* OBJECTIVE: Render the following material again verbatim, leaving nothing out.

══════════

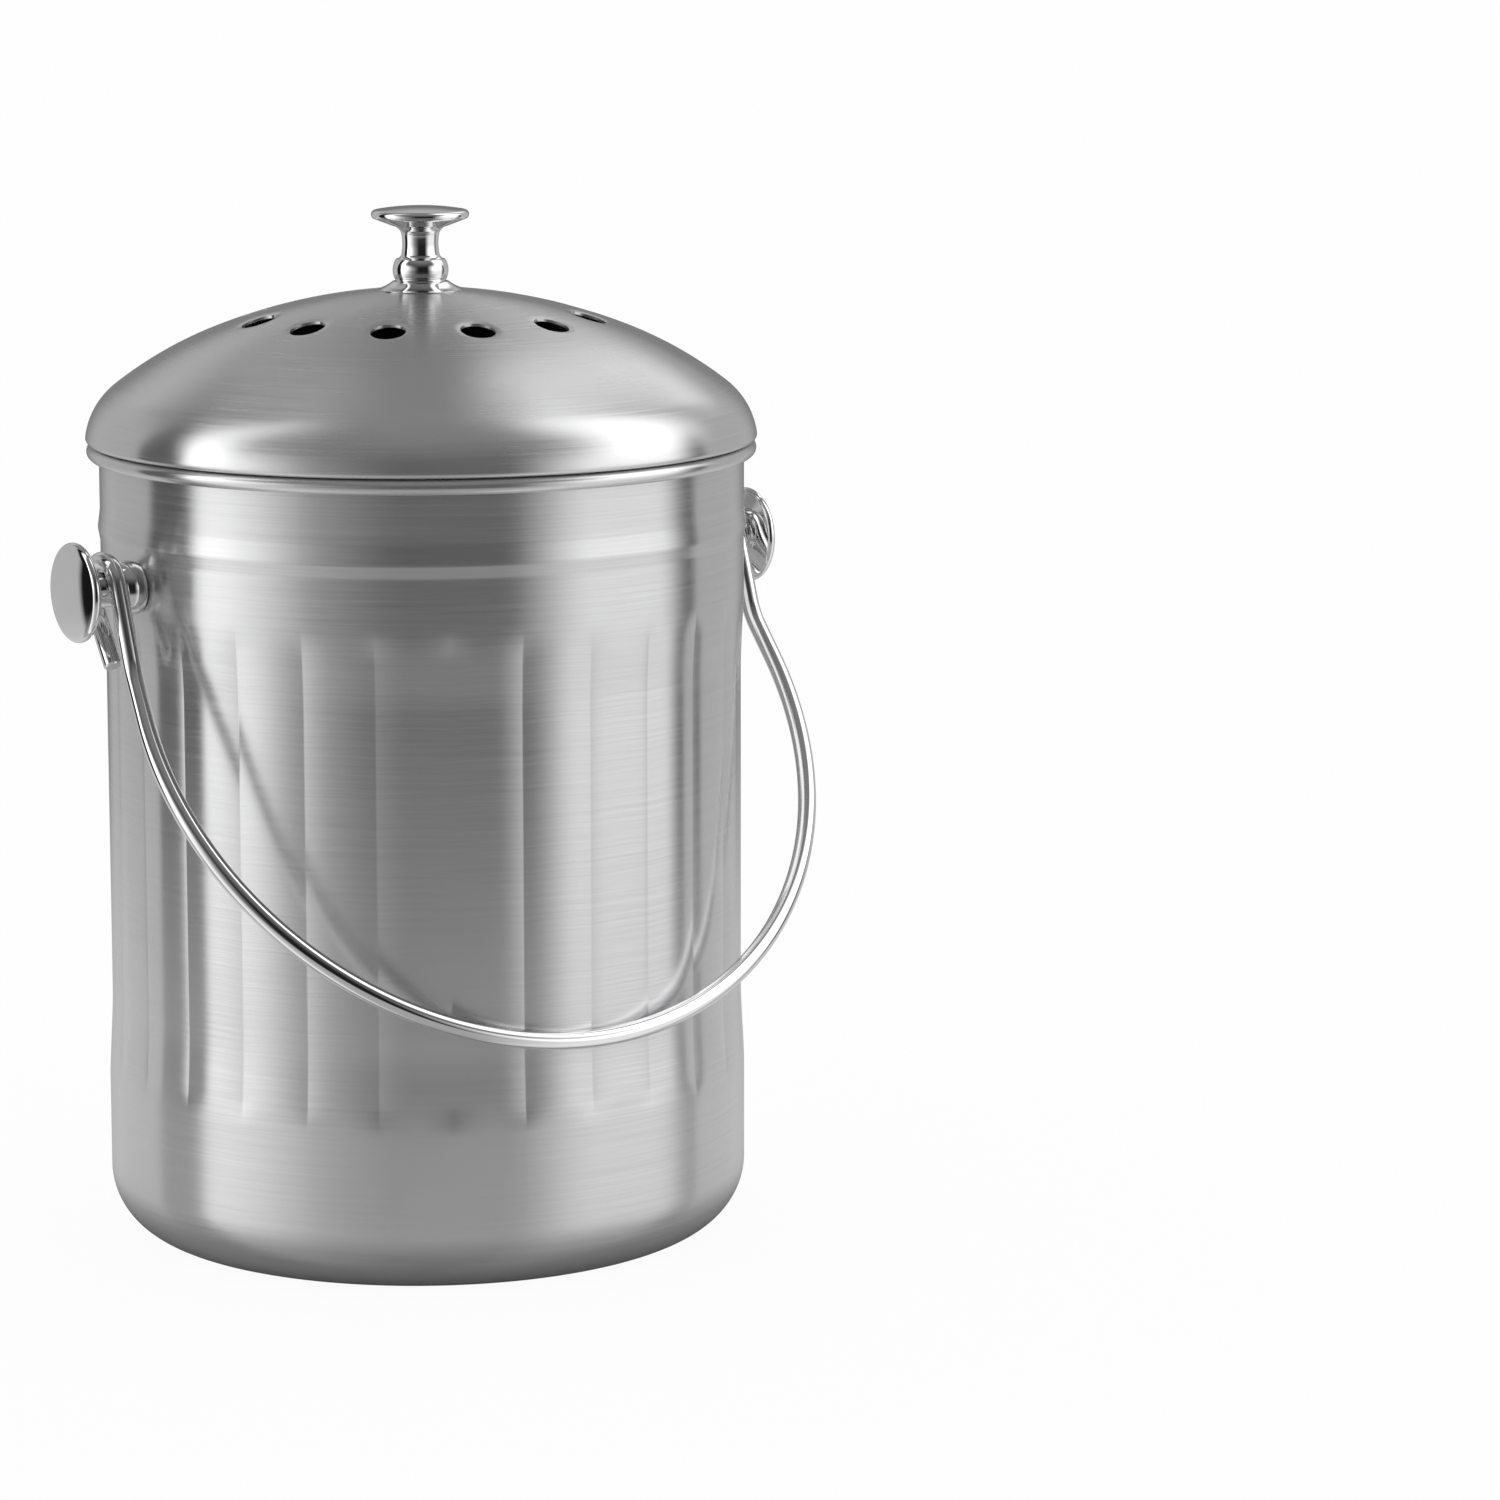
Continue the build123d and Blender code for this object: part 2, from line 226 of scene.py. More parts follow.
def relief(tree: bpy.types.NodeTree, height: Signal, depth: float) -> Signal:
    """A normal for small relief.

    Args:
        tree: The tree that gets the node.
        height: The relief's height from 0 to 1.
        depth: What a height of 1 stands for, in metres.

    Returns:
        The bent normal.
    """
    inputs = {"Strength": 1.0, "Distance": depth, "Height": height}
    return node(tree, "ShaderNodeBump", {}, inputs, "Normal")


def principled(name: str) -> tuple[bpy.types.Material, bpy.types.NodeTree, bpy.types.Node]:
    """A new material that is to be worked on.

    Args:
        name: The material's name.

    Returns:
        The material, its tree and its Principled shader.
    """
    made = bpy.data.materials.new(name)
    made.use_nodes = True
    return made, made.node_tree, made.node_tree.nodes["Principled BSDF"]


def tint(tree: bpy.types.NodeTree, factor: Signal, dark: Sequence[float], light: Sequence[float]) -> Signal:
    """A colour between two.

    Args:
        tree: The tree that gets the node.
        factor: 0 gives the dark colour and 1 the light one.
        dark: Linear RGB.
        light: Linear RGB.

    Returns:
        The mixed colour.
    """
    settings = {"data_type": "RGBA", "clamp_factor": True}
    return node(tree, "ShaderNodeMix", settings, {0: factor, 6: (*dark, 1.0), 7: (*light, 1.0)}, 2)


def noise(tree: bpy.types.NodeTree, place: Signal, scale: float, detail: float = 2.0) -> Signal:
    """Noise from 0 to 1.

    Args:
        tree: The tree that gets the node.
        place: The coordinates that it is read at.
        scale: Features per unit of the coordinates.
        detail: Octaves.

    Returns:
        The noise value.
    """
    return node(tree, "ShaderNodeTexNoise", {}, {"Vector": place, "Scale": scale, "Detail": detail}, "Fac")


def mixed(tree: bpy.types.NodeTree, share: Signal, first: Signal, second: Signal) -> Signal:
    """One shader at a share of 0 and the other at a share of 1."""
    return node(tree, "ShaderNodeMixShader", {}, {0: share, 1: first, 2: second})


def rays(tree: bpy.types.NodeTree) -> tuple[Signal, Signal]:
    """Whether the camera looks straight on, and whether something shiny reflects."""
    camera_ray = node(tree, "ShaderNodeLightPath", {}, {}, "Is Camera Ray")
    return camera_ray, camera_ray.beside("Is Glossy Ray")


class Spin(Enum):
    """The axis that a piece was spun or turned about."""

    UPRIGHT = "z"
    SIDEWAYS = "x"


def turned_place(tree: bpy.types.NodeTree, spin: Spin, along: float, across: float) -> Signal:
    """Coordinates that run slowly round the axis and fast from ring to ring.

    Args:
        tree: The tree that gets the nodes.
        spin: The axis of the rings.
        along: Scale round the ring.
        across: Scale from one ring to the next, per metre.

    Returns:
        A vector signal.
    """
    x, y, z = split(tree, own_place(tree))
    if spin is Spin.SIDEWAYS:
        x, z = z - PIVOT_Z * MM, x
    radius = ((x * x + y * y) ** 0.5).at_least(0.1 * MM)
    inputs = {0: x / radius * along, 1: y / radius * along, 2: (z - radius) * across}
    return node(tree, "ShaderNodeCombineXYZ", {}, inputs)


# ------------------------------------------------------------------ finishes
@dataclass(frozen=True)
class Steel:
    """Bare stainless steel.

    Attributes:
        name: The material's name.
        colour: Linear RGB of the clean metal.
        roughness: Mean roughness.
        spread: How far the roughness wanders either way.
        grain: Depth of the brushing lines in metres.
        stretch: Anisotropy, 0 to 1.
        metal: Share of mirror-like metal. The rest is the wide scatter of the scratches.
        spin: The axis of the brushing.
        smudge: How much faint handling marks change the roughness.
        contrast: How much the brushing lines change the colour either way.
        fine: Scales of the fine lines, round the ring and across it.
        broad: Scales of the broad lines.
        fine_share: Share of the fine lines in the brushing.
        shade_gain: How strongly the lines pull the colour from its middle.
        mark_scale: Handling marks per metre.
        mark_span: Noise at which a mark starts and is full.
        mark_dim: How much a mark darkens the metal.
        lie: Turn of the stretched highlights, as a share of a whole turn.
    """

    name: str
    colour: tuple[float, float, float] = (0.62, 0.62, 0.625)
    roughness: float = 0.2
    spread: float = 0.055
    grain: float = 2.2e-6
    stretch: float = 0.86
    metal: float = 0.82
    spin: Spin = Spin.UPRIGHT
    smudge: float = 0.03
    contrast: float = 0.08
    fine: Point = (2.2, 2600.0)
    broad: Point = (1.1, 900.0)
    fine_share: float = 0.6
    shade_gain: float = 1.6
    mark_scale: float = 26.0
    mark_span: Point = (0.42, 0.68)
    mark_dim: float = 0.12
    lie: float = 0.25

    def material(self) -> bpy.types.Material:
        """Makes the material.

        Returns:
            The material.
        """
        made, tree, shader = principled(self.name)
        fine, broad = (
            noise(tree, turned_place(tree, self.spin, *scales), 1.0, 3.0) for scales in (self.fine, self.broad)
        )
        marks = noise(tree, own_place(tree), self.mark_scale, 4.0).ramp(*self.mark_span)
        lines = fine * self.fine_share + broad * (1.0 - self.fine_share)
        swing = lines - 0.5
        rough = self.roughness + swing * (self.spread / NOISE_SWING) + marks * self.smudge
        shade = (swing * self.shade_gain + 0.5 - marks * self.mark_dim).held()
        dark = tuple(c * (1.0 - self.contrast) for c in self.colour)
        light = tuple(min(1.0, c * (1.0 + self.contrast)) for c in self.colour)
        tint(tree, shade, dark, light).into(shader, "Base Color")
        rough.held().into(shader, "Roughness")
        relief(tree, lines, self.grain).into(shader, "Normal")
        plain = {"Metallic": self.metal, "Anisotropic": self.stretch, "Anisotropic Rotation": self.lie}
        for socket, value in plain.items():
            shader.inputs[socket].default_value = value
        return made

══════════

* THE COMPLETED TASK:
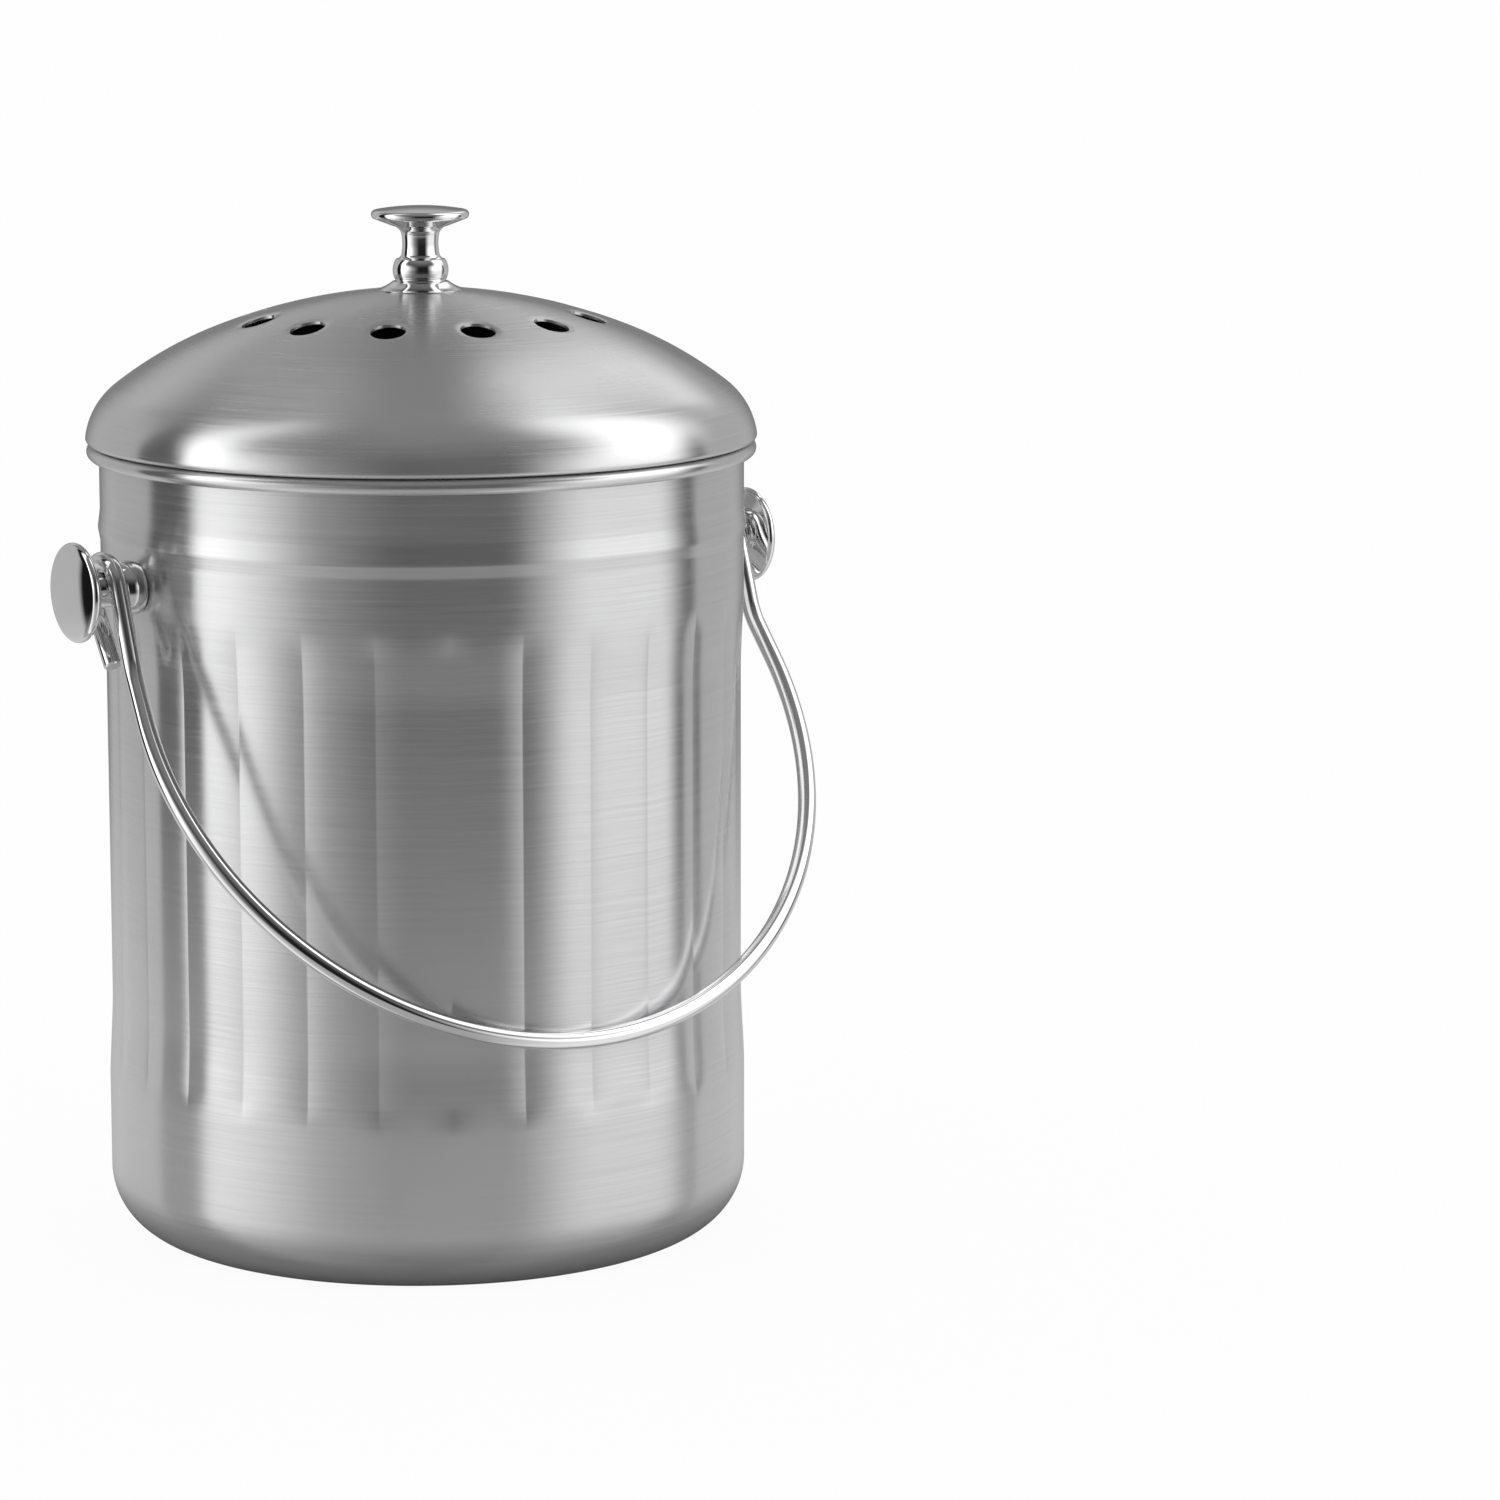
Continue the build123d and Blender code for this object: part 2, from line 226 of scene.py. More parts follow.
def relief(tree: bpy.types.NodeTree, height: Signal, depth: float) -> Signal:
    """A normal for small relief.

    Args:
        tree: The tree that gets the node.
        height: The relief's height from 0 to 1.
        depth: What a height of 1 stands for, in metres.

    Returns:
        The bent normal.
    """
    inputs = {"Strength": 1.0, "Distance": depth, "Height": height}
    return node(tree, "ShaderNodeBump", {}, inputs, "Normal")


def principled(name: str) -> tuple[bpy.types.Material, bpy.types.NodeTree, bpy.types.Node]:
    """A new material that is to be worked on.

    Args:
        name: The material's name.

    Returns:
        The material, its tree and its Principled shader.
    """
    made = bpy.data.materials.new(name)
    made.use_nodes = True
    return made, made.node_tree, made.node_tree.nodes["Principled BSDF"]


def tint(tree: bpy.types.NodeTree, factor: Signal, dark: Sequence[float], light: Sequence[float]) -> Signal:
    """A colour between two.

    Args:
        tree: The tree that gets the node.
        factor: 0 gives the dark colour and 1 the light one.
        dark: Linear RGB.
        light: Linear RGB.

    Returns:
        The mixed colour.
    """
    settings = {"data_type": "RGBA", "clamp_factor": True}
    return node(tree, "ShaderNodeMix", settings, {0: factor, 6: (*dark, 1.0), 7: (*light, 1.0)}, 2)


def noise(tree: bpy.types.NodeTree, place: Signal, scale: float, detail: float = 2.0) -> Signal:
    """Noise from 0 to 1.

    Args:
        tree: The tree that gets the node.
        place: The coordinates that it is read at.
        scale: Features per unit of the coordinates.
        detail: Octaves.

    Returns:
        The noise value.
    """
    return node(tree, "ShaderNodeTexNoise", {}, {"Vector": place, "Scale": scale, "Detail": detail}, "Fac")


def mixed(tree: bpy.types.NodeTree, share: Signal, first: Signal, second: Signal) -> Signal:
    """One shader at a share of 0 and the other at a share of 1."""
    return node(tree, "ShaderNodeMixShader", {}, {0: share, 1: first, 2: second})


def rays(tree: bpy.types.NodeTree) -> tuple[Signal, Signal]:
    """Whether the camera looks straight on, and whether something shiny reflects."""
    camera_ray = node(tree, "ShaderNodeLightPath", {}, {}, "Is Camera Ray")
    return camera_ray, camera_ray.beside("Is Glossy Ray")


class Spin(Enum):
    """The axis that a piece was spun or turned about."""

    UPRIGHT = "z"
    SIDEWAYS = "x"


def turned_place(tree: bpy.types.NodeTree, spin: Spin, along: float, across: float) -> Signal:
    """Coordinates that run slowly round the axis and fast from ring to ring.

    Args:
        tree: The tree that gets the nodes.
        spin: The axis of the rings.
        along: Scale round the ring.
        across: Scale from one ring to the next, per metre.

    Returns:
        A vector signal.
    """
    x, y, z = split(tree, own_place(tree))
    if spin is Spin.SIDEWAYS:
        x, z = z - PIVOT_Z * MM, x
    radius = ((x * x + y * y) ** 0.5).at_least(0.1 * MM)
    inputs = {0: x / radius * along, 1: y / radius * along, 2: (z - radius) * across}
    return node(tree, "ShaderNodeCombineXYZ", {}, inputs)


# ------------------------------------------------------------------ finishes
@dataclass(frozen=True)
class Steel:
    """Bare stainless steel.

    Attributes:
        name: The material's name.
        colour: Linear RGB of the clean metal.
        roughness: Mean roughness.
        spread: How far the roughness wanders either way.
        grain: Depth of the brushing lines in metres.
        stretch: Anisotropy, 0 to 1.
        metal: Share of mirror-like metal. The rest is the wide scatter of the scratches.
        spin: The axis of the brushing.
        smudge: How much faint handling marks change the roughness.
        contrast: How much the brushing lines change the colour either way.
        fine: Scales of the fine lines, round the ring and across it.
        broad: Scales of the broad lines.
        fine_share: Share of the fine lines in the brushing.
        shade_gain: How strongly the lines pull the colour from its middle.
        mark_scale: Handling marks per metre.
        mark_span: Noise at which a mark starts and is full.
        mark_dim: How much a mark darkens the metal.
        lie: Turn of the stretched highlights, as a share of a whole turn.
    """

    name: str
    colour: tuple[float, float, float] = (0.62, 0.62, 0.625)
    roughness: float = 0.2
    spread: float = 0.055
    grain: float = 2.2e-6
    stretch: float = 0.86
    metal: float = 0.82
    spin: Spin = Spin.UPRIGHT
    smudge: float = 0.03
    contrast: float = 0.08
    fine: Point = (2.2, 2600.0)
    broad: Point = (1.1, 900.0)
    fine_share: float = 0.6
    shade_gain: float = 1.6
    mark_scale: float = 26.0
    mark_span: Point = (0.42, 0.68)
    mark_dim: float = 0.12
    lie: float = 0.25

    def material(self) -> bpy.types.Material:
        """Makes the material.

        Returns:
            The material.
        """
        made, tree, shader = principled(self.name)
        fine, broad = (
            noise(tree, turned_place(tree, self.spin, *scales), 1.0, 3.0) for scales in (self.fine, self.broad)
        )
        marks = noise(tree, own_place(tree), self.mark_scale, 4.0).ramp(*self.mark_span)
        lines = fine * self.fine_share + broad * (1.0 - self.fine_share)
        swing = lines - 0.5
        rough = self.roughness + swing * (self.spread / NOISE_SWING) + marks * self.smudge
        shade = (swing * self.shade_gain + 0.5 - marks * self.mark_dim).held()
        dark = tuple(c * (1.0 - self.contrast) for c in self.colour)
        light = tuple(min(1.0, c * (1.0 + self.contrast)) for c in self.colour)
        tint(tree, shade, dark, light).into(shader, "Base Color")
        rough.held().into(shader, "Roughness")
        relief(tree, lines, self.grain).into(shader, "Normal")
        plain = {"Metallic": self.metal, "Anisotropic": self.stretch, "Anisotropic Rotation": self.lie}
        for socket, value in plain.items():
            shader.inputs[socket].default_value = value
        return made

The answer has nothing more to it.